In Fig. 1(c) we present how different vertical locations (d) of the NQD result in different collection efficiencies for different numerical aperture (NA). The NA used for this calculation are NA = 0.12 and NA = 0.65 which correspond to the NA of a standard SMF and the objective used in Ref. [8], respectively. It is evident that when locating the NQD at d ≃ 300nm the collection efficiency between the two different NA’s is similar. This is seen in Fig. 1(b) which shows that the side lobes are rather low for d = 300nm. It is quite clear that locating the NQD at d ≃ 300nm should result in high collection efficiency for NA = 0.12 of almost 40% of the total emission. As a result, the dimensions of the specific bulls-eye structure that will be presented here are a period of Λ = 690nm, slit width of a = 150nm, slit depth of w = 100nm, NQD distance of d ≃ 300nm, SiO2 layer thickness of s = 250nm and PMMA layer thickness of h = 410nm, as determined by the optimization procedure described above.
3. Device fabrication
After obtaining the desired geometrical dimensions of the hybrid nanoantenna from the simulation, we move to describe the multi-step fabrication process of a device having a single NQD in the center of the hybrid nanoantenna. The different stages are depicted in Fig. 2. The substrate of the nanostructure is a 100nm thick evaporated Ag on Si (< 100 > plane). On the substrate we fabricate an array of 100 bulls-eye nanostructures using standard e-beam lithography (see also SEM image in Fig. 3(a)). Alignment marks are written down along with each bulls-eye structure for an accurate re-alignment of an additional e-beam lithography stage that will be described later. The first e-beam lithography is followed by e-beam evaporation of 100nm Ag followed by a lift-off procedure that results in a metallic bulls-eye nanostructure (Fig. 2(a)). The sample is then covered by a 250nm thick SiO2 layer grown by PECVD. This is a crucial step as we have found that without a SiO2 buffer layer, the NQDs tend to stick to the metal substrate. The thickness of the SiO2 layer also helps defining the distance of the NQD layer from the surface d. After this stage, we prepare a PMMA solution with multiple NQDs [25]. PMMA was chosen to host the NQDs as it is a standard polymer for nanofabrication methods and is a positive resist which implies that the NQDs are not damaged where the resist is not exposed to the e-beam irradiation. It is also highly transparent at the emission wavelength range of the NQDs used, and its index of refraction is quite similar to that of the SiO2 layer. The NQDs are initially dispersed in Decane. Mixing the NQDs solution with PMMA causes the NQDs to sink to the bottom of the solution, due to the low solubility of the NQDs in Anisole, which is the standard solvent of PMMA. This problem is solved by dilution of the PMMA in Toluene. Toluene is a good solvent for both the NQDs and the PMMA and prevents aggregation of the NQDs that is detrimental for achieving only a singly dispersed NQDs in the polymer matrix. The ratio of Toluene and PMMA A11 is 20 : 1. PMMA A11 stands for the percent of solid PMMA dissolved in Anisole. Therefore, when using a different PMMA concentration, the ratio of Toluene:PMMA should be recalibrated in order to achieve the desired PMMA thickness.

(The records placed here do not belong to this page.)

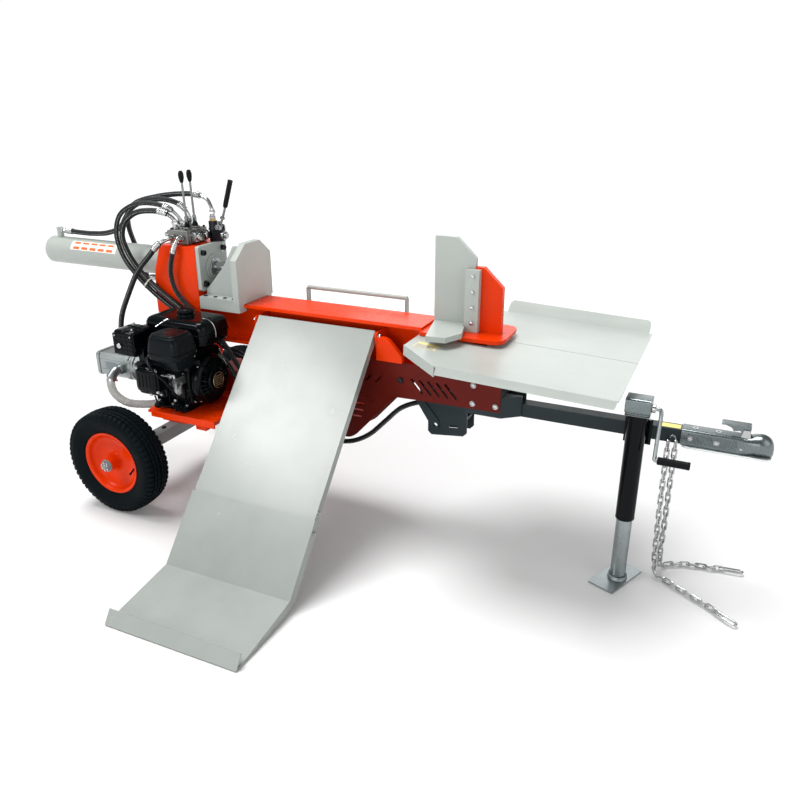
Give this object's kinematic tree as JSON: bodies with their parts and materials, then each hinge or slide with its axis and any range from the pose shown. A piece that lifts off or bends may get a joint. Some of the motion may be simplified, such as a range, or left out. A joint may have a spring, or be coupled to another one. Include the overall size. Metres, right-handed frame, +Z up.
{
  "type": "log splitter",
  "caption": "Towable hydraulic log splitter with petrol engine, horizontal ram beam, hinged log lift, lifting four-way wedge, outfeed tables, tow tongue and swivel jack.",
  "frame": {"origin": "middle of the machine's footprint, at ground level", "axes": "+X towards the tow coupler, +Y towards the side away from the log lift, +Z up"},
  "size_m": [2.824, 1.466, 1.2326],
  "materials": {
    "orange_paint": "glossy powder coat",
    "grey_paint": "semi-gloss powder coat",
    "dark_paint": "satin powder coat",
    "black_paint": "gloss enamel",
    "zinc_plate": "bright zinc plate",
    "chrome_rod": "ground and polished",
    "cast_alloy": "as cast",
    "black_plastic": "moulded",
    "hose_rubber": "satin braid-reinforced rubber",
    "clear_hose": "clear wall with a wire coil",
    "tyre_rubber": "new tread"
  },
  "bodies": {
    "chassis": {"beam": "orange_paint", "frame": "orange_paint", "axle": "grey_paint", "skirt_right": "orange_paint", "skirt_left": "orange_paint", "reservoir": "orange_paint", "wedge_base": "orange_paint", "wedge_keeper_right": "grey_paint", "wedge_keeper_left": "grey_paint", "table_right": "grey_paint", "table_left": "grey_paint", "tongue_mount": "dark_paint", "tongue": "dark_paint", "coupler": "zinc_plate", "catch_rail": "grey_paint", "main_cylinder": "grey_paint", "engine_block": "black_paint", "fuel_tank": "black_paint", "muffler": "black_paint", "air_cleaner": "black_plastic", "recoil_cover": "black_paint", "pump": "cast_alloy", "main_valve": "cast_alloy", "twin_valve": "cast_alloy", "jack_bracket": "black_paint", "wedge_cylinder": "dark_paint", "suction_hose": "clear_hose", "pressure_hose": "hose_rubber", "return_hose": "hose_rubber", "rear_hose": "hose_rubber", "front_hose": "hose_rubber", "lift_hose": "hose_rubber", "wedge_hose": "hose_rubber", "chain_long": "zinc_plate", "chain_short": "zinc_plate"},
    "wheel_right": {"rim_right": "orange_paint", "tyre_right": "tyre_rubber"},
    "wheel_left": {"rim_left": "orange_paint", "tyre_left": "tyre_rubber"},
    "ram": {"ram_rod": "chrome_rod", "pusher": "grey_paint", "gib_right": "grey_paint", "gib_left": "grey_paint"},
    "wedge": {"wedge_blade": "grey_paint"},
    "log_lift": {"lift_upper": "grey_paint", "lift_lower": "grey_paint"},
    "lift_cylinder": {"lift_barrel": "black_paint"},
    "lift_piston": {"lift_rod": "chrome_rod"},
    "ram_control": {"main_lever": "black_plastic"},
    "lift_control": {"lift_lever": "black_plastic"},
    "wedge_control": {"wedge_lever": "black_plastic"},
    "jack": {"jack_tube": "black_paint"},
    "jack_foot": {"jack_leg": "zinc_plate"},
    "crank": {"jack_crank": "black_plastic"},
    "latch": {"coupler_latch": "zinc_plate"},
    "engine_shaft": {"crankshaft": "cast_alloy"},
    "filler_cap": {"fuel_cap": "black_plastic"},
    "starter_grip": {"recoil_handle": "black_plastic"},
    "throttle": {"throttle_lever": "zinc_plate"},
    "choke": {"choke_lever": "zinc_plate"}
  },
  "joints": [
    {"name": "wheel_right_spin", "type": "hinge", "parent": "chassis", "child": "wheel_right", "pos_m": [-0.802, -0.157, 0.205], "axis": [0, 1, 0], "continuous": true},
    {"name": "wheel_left_spin", "type": "hinge", "parent": "chassis", "child": "wheel_left", "pos_m": [-0.802, 0.659, 0.205], "axis": [0, 1, 0], "continuous": true},
    {"name": "ram_stroke", "type": "slide", "parent": "chassis", "child": "ram", "axis": [1, 0, 0], "range_m": [0, 0.62]},
    {"name": "wedge_raise", "type": "slide", "parent": "chassis", "child": "wedge", "axis": [0, 0, 1], "range_m": [0, 0.18]},
    {"name": "lift_raise", "type": "hinge", "parent": "chassis", "child": "log_lift", "pos_m": [-0.102, 0.1696, 0.7237], "axis": [-1, 0, 0], "range_deg": [0, 58]},
    {"name": "lift_cylinder_tilt", "type": "hinge", "parent": "chassis", "child": "lift_cylinder", "pos_m": [-0.098, 0.139, 0.336], "axis": [1, 0, 0], "range_deg": [0, 8.3]},
    {"name": "lift_piston_stroke", "type": "slide", "parent": "lift_cylinder", "child": "lift_piston", "axis": [0, -0.1163, 0.9932], "range_m": [0, 0.1188]},
    {"name": "ram_lever_tilt", "type": "hinge", "parent": "chassis", "child": "ram_control", "pos_m": [-0.582, 0.298, 1.0263], "axis": [0, 1, 0], "range_deg": [-20, 20], "stiffness_Nm_per_rad": 6},
    {"name": "lift_lever_tilt", "type": "hinge", "parent": "chassis", "child": "lift_control", "pos_m": [-0.678, 0.225, 1.0323], "axis": [0, 1, 0], "range_deg": [-15, 15], "stiffness_Nm_per_rad": 4},
    {"name": "wedge_lever_tilt", "type": "hinge", "parent": "chassis", "child": "wedge_control", "pos_m": [-0.678, 0.271, 1.0323], "axis": [0, 1, 0], "range_deg": [-15, 15], "stiffness_Nm_per_rad": 4},
    {"name": "jack_swivel", "type": "hinge", "parent": "chassis", "child": "jack", "pos_m": [1.023, 0.191, 0.5135], "axis": [0, 1, 0], "range_deg": [0, 60]},
    {"name": "jack_retract", "type": "slide", "parent": "jack", "child": "jack_foot", "axis": [0, 0, 1], "range_m": [0, 0.19]},
    {"name": "jack_crank_turn", "type": "hinge", "parent": "jack", "child": "crank", "pos_m": [1.078, 0.163, 0.618], "axis": [-1, 0, 0], "range_deg": [0, 180]},
    {"name": "coupler_latch_lift", "type": "hinge", "parent": "chassis", "child": "latch", "pos_m": [1.33, 0.251, 0.556], "axis": [0, 1, 0], "range_deg": [0, 60]},
    {"name": "engine_turn", "type": "hinge", "parent": "chassis", "child": "engine_shaft", "pos_m": [-0.702, 0.031, 0.519], "axis": [1, 0, 0], "continuous": true},
    {"name": "fuel_cap_turn", "type": "hinge", "parent": "chassis", "child": "filler_cap", "pos_m": [-0.576, 0.047, 0.764], "axis": [0, 0, 1], "range_deg": [0, 90]},
    {"name": "starter_pull", "type": "slide", "parent": "chassis", "child": "starter_grip", "axis": [0, -0.6609, 0.7504], "range_m": [0, 0.02], "stiffness_N_per_m": 40},
    {"name": "throttle_turn", "type": "hinge", "parent": "chassis", "child": "throttle", "pos_m": [-0.491, -0.081, 0.59], "axis": [1, 0, 0], "range_deg": [-10, 25]},
    {"name": "choke_turn", "type": "hinge", "parent": "chassis", "child": "choke", "pos_m": [-0.507, -0.095, 0.54], "axis": [1, 0, 0], "range_deg": [0, 40]}
  ],
  "couplings": [
    {"joint": "lift_cylinder_tilt", "follows": "lift_raise", "ratio": 0.14116},
    {"joint": "lift_piston_stroke", "follows": "lift_raise", "m_per_rad": 0.11708},
    {"joint": "jack_retract", "follows": "jack_crank_turn", "m_per_rad": 0.060478}
  ]
}
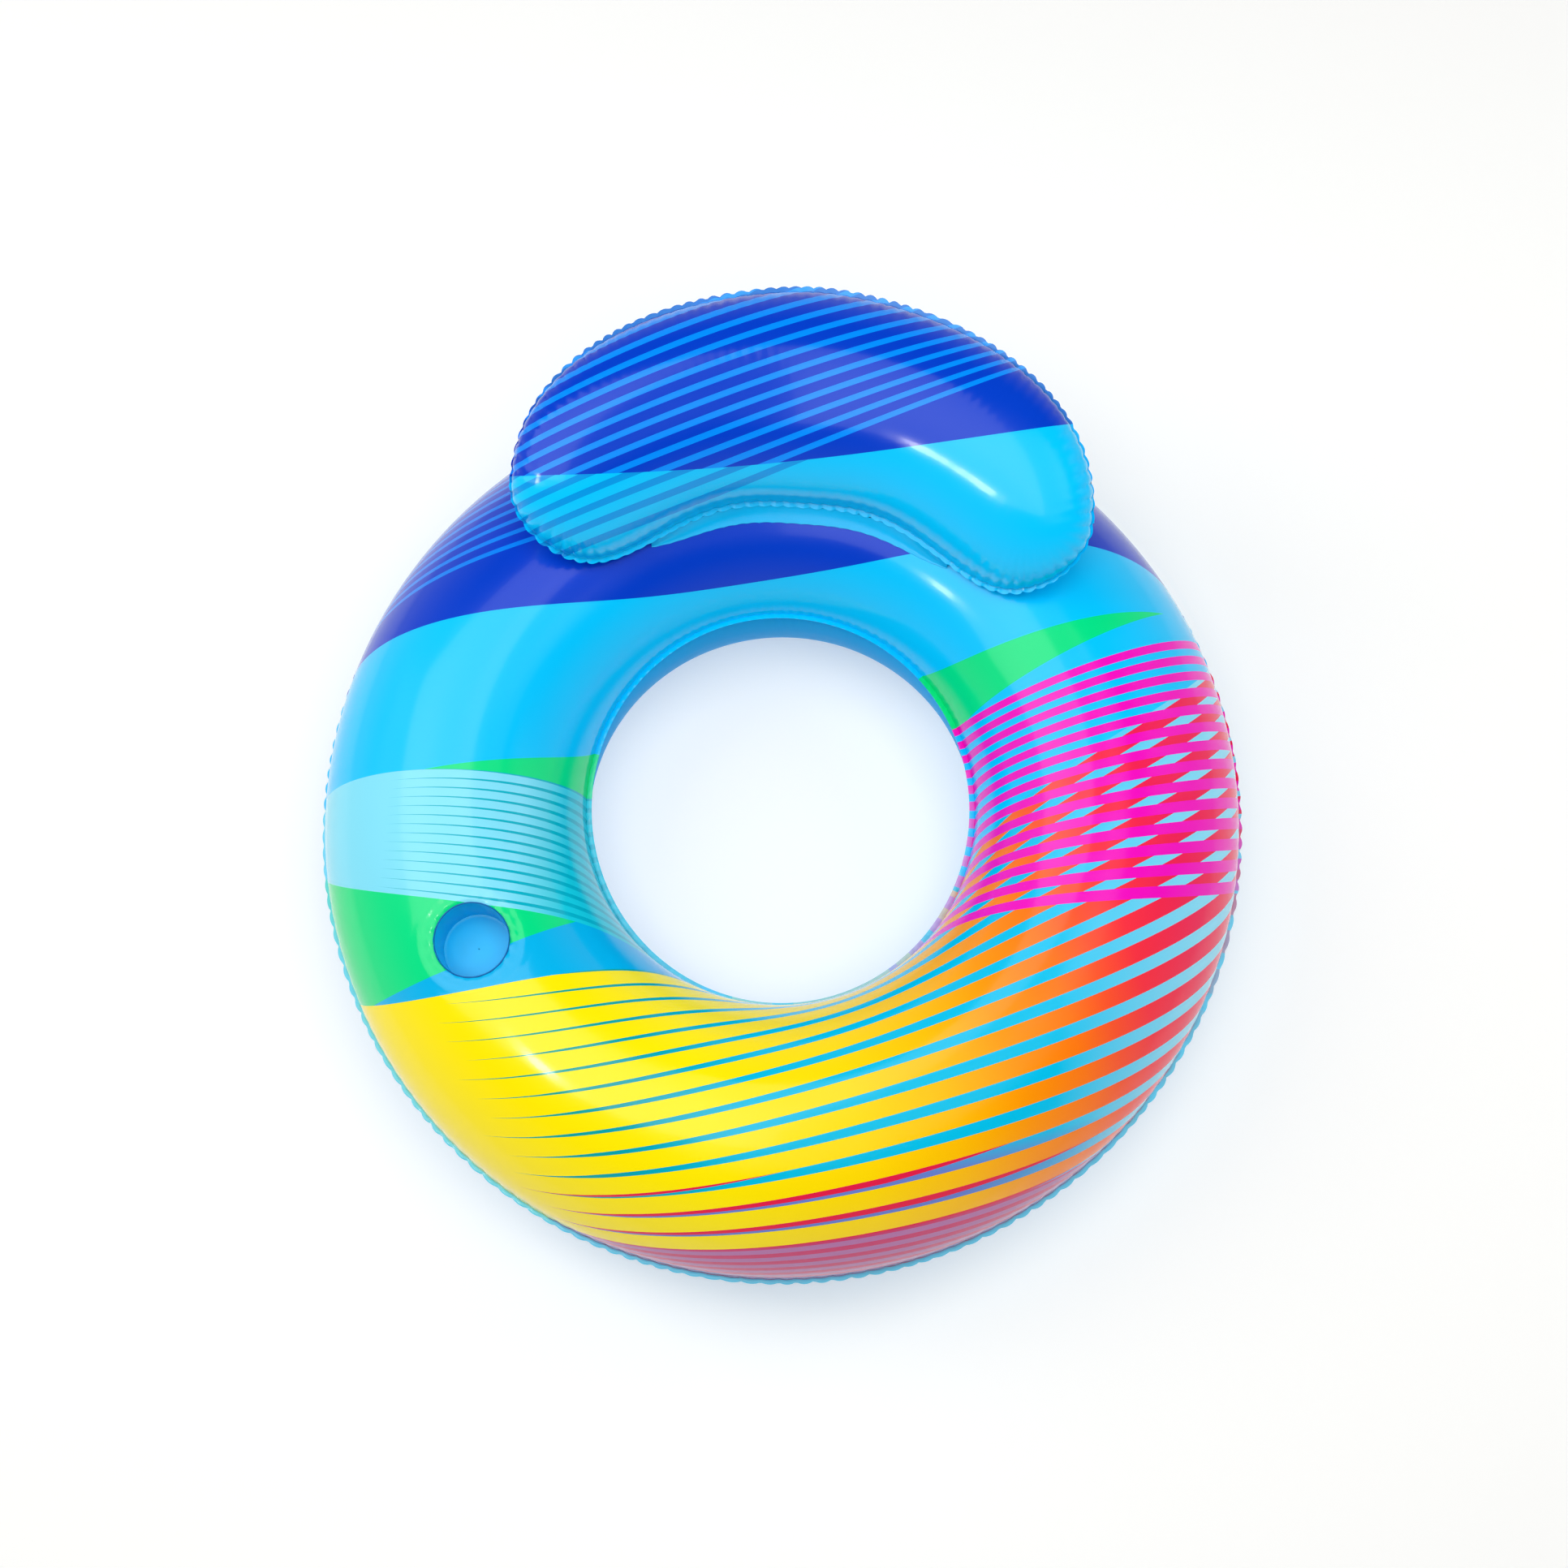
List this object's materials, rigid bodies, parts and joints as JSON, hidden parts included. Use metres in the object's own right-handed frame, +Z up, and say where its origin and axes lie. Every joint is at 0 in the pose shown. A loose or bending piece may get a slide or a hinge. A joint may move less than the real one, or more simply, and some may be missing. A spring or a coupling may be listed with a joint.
{
  "type": "inflatable swim ring with backrest",
  "caption": "Inflatable round lounge ring with a crescent backrest pillow welded on one side, a cup well in its crest and plugged air valves on two chambers.",
  "frame": {"origin": "on the floor at the centre of the seat opening, on the ring's axis", "axes": "+Z up along the ring's axis, +Y from the hole towards the backrest, +X to the right when facing the backrest"},
  "size_m": [1.186, 1.2169, 0.439],
  "materials": {
    "printed_vinyl": "glossy printed PVC film",
    "backrest_printed_vinyl": "glossy printed PVC film",
    "blue_vinyl": "glossy plain PVC film",
    "weld_vinyl": "glossy PVC film, pressed flat at the weld",
    "cup_vinyl": "glossy translucent PVC",
    "valve_vinyl": "satin moulded soft PVC, translucent"
  },
  "bodies": {
    "ring": {"ring_top_panel": "printed_vinyl", "ring_bottom_panel": "blue_vinyl", "cup_wall": "cup_vinyl", "cup_floor": "cup_vinyl", "cup_rim": "cup_vinyl", "backrest_weld_strip": "weld_vinyl", "ring_valve_flange": "valve_vinyl"},
    "backrest": {"backrest_top_panel": "backrest_printed_vinyl", "backrest_bottom_panel": "blue_vinyl", "backrest_valve_flange": "valve_vinyl"},
    "ring_valve_mouth": {"ring_valve_stem": "valve_vinyl", "ring_valve_tether": "valve_vinyl"},
    "ring_valve_stopper": {"ring_valve_plug": "valve_vinyl"},
    "ring_valve_check": {"ring_valve_flap": "valve_vinyl"},
    "backrest_valve_mouth": {"backrest_valve_stem": "valve_vinyl", "backrest_valve_tether": "valve_vinyl"},
    "backrest_valve_stopper": {"backrest_valve_plug": "valve_vinyl"},
    "backrest_valve_check": {"backrest_valve_flap": "valve_vinyl"}
  },
  "joints": [
    {"name": "backrest_tilt", "type": "hinge", "parent": "ring", "child": "backrest", "pos_m": [0, 0.318, 0.29037], "axis": [1, 0, 0], "range_deg": [0, 12]},
    {"name": "ring_valve_press", "type": "slide", "parent": "ring", "child": "ring_valve_mouth", "axis": [-0.3307, 0.5727, 0.7501], "range_m": [0, 0.01]},
    {"name": "ring_valve_plug_pull", "type": "slide", "parent": "ring_valve_mouth", "child": "ring_valve_stopper", "axis": [0.3307, -0.5727, -0.7501], "range_m": [0, 0.012]},
    {"name": "ring_valve_flap_open", "type": "hinge", "parent": "ring_valve_mouth", "child": "ring_valve_check", "pos_m": [0.27044, -0.45602, 0.04932], "axis": [-0.375, 0.6496, -0.6613], "range_deg": [0, 60]},
    {"name": "backrest_valve_press", "type": "slide", "parent": "backrest", "child": "backrest_valve_mouth", "axis": [0, -0.6687, 0.7435], "range_m": [0, 0.01]},
    {"name": "backrest_valve_plug_pull", "type": "slide", "parent": "backrest_valve_mouth", "child": "backrest_valve_stopper", "axis": [0, 0.6687, -0.7435], "range_m": [0, 0.012]},
    {"name": "backrest_valve_flap_open", "type": "hinge", "parent": "backrest_valve_mouth", "child": "backrest_valve_check", "pos_m": [0.0062, 0.58779, 0.33052], "axis": [0, 0.7435, 0.6687], "range_deg": [0, 60]}
  ]
}
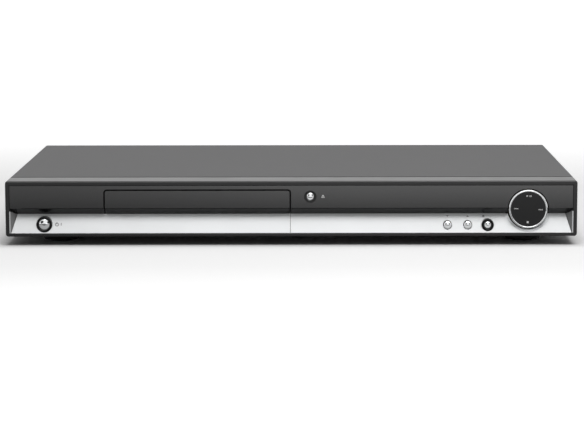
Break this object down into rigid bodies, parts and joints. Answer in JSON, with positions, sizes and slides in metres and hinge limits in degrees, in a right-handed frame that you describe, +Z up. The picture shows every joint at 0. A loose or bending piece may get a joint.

Fig. 2 (a) A schematic drawing of the Ag bulls-eye nanostructure fabricated by e-beam lithography and liftoff procedure. (b) The hybrid nanoantenna after deposition of 250nm SiO2 and spin-coating of 100nm thick PMMA+NQDs solution. (c) The hybrid nanoantenna after a second e-beam lithography using alignment marks. The cylinder of PMMA+single NQD is on top of the SiO2 layer. (d) The final device. After removing the SiO2 layer around the PMMA cylinder with BHF, the sample is spin-coated with an additional PMMA layer. The cylinder in the image is the remaining SiO2 cylinder that was protected by the PMMA cylinder in (c).
Fig. 3 (a) An SEM image of the bulls-eye nanostructure (corresponds to Fig. 2(a)). (b) An AFM scan of the device after the second e-beam lithography step (corresponds to Fig. 2(c)) In this case a 5μm cylinder was created for better visibility. (c) A radial averaging of the AFM image of Fig. 3(b). The area of the cylinder (the edge is represented by the vertical black line) is higher by ∼ 50nm from the sample outside the cylinder. (d) An AFM scan of the final device. The surface is optically flat (roughness< λ/10). (e) A radial average of Fig. 3(d). The edge of the cylinder (which is 2μm in diameter) is marked by the black vertical line which shows that the difference in the height of the cylinder compared to the bulls-eye nanostructure is reduced from ∼ 250nm to ∼ 40nm. The red dashed line is the average of the surface roughness outside the cylinder and shows variations of only a few nm, having the grating period.
The mixed solution is spin-coated at a speed of 2000 RPM on top of the SiO2 layer to achieve a thin layer of less than 100nm (Fig. 2(b)). The PMMA layer is baked for 2 minutes at 180°C without any damage to the NQDs (this was verified from second order photon correlation measurements [20] before and after the baking). The concentration of the NQD in the PMMA is tuned such that we have an average of 0.5NQD/μm2 in the baked thin film.
In order to remove all NQDs except for the ones at the centers of the nanoantennas, another step of e-beam lithography is performed where we remove the PMMA from the whole bulls-eye nanostructure except for a cylinder with a diameter of 2μm exactly at the center of the bulls-eye (Fig. 2(c)). Several works have already shown the possibility to attach a single NQD to different nanoantennas using patterning with e-beam exposure [5, 6, 26], although no single NQD emission was shown in these systems as far as we know. The 2μm diameter is chosen with respect to the diluted PMMA+NQDs solution to achieve only a single NQD on average in the remaining PMMA cylinder, while it is still wide enough to prevent any damage to the NQDs from both the exposure to the electron beam and from the backscattered electrons. The accurate positioning of the cylinder at the center of the nanostructure is done by a realignment procedure using the alignment marks written in the first e-beam lithography with accuracy better than 20nm. The accuracy of the realignment is verified by an AFM measurement scan (Fig. 3(b)–3(c)).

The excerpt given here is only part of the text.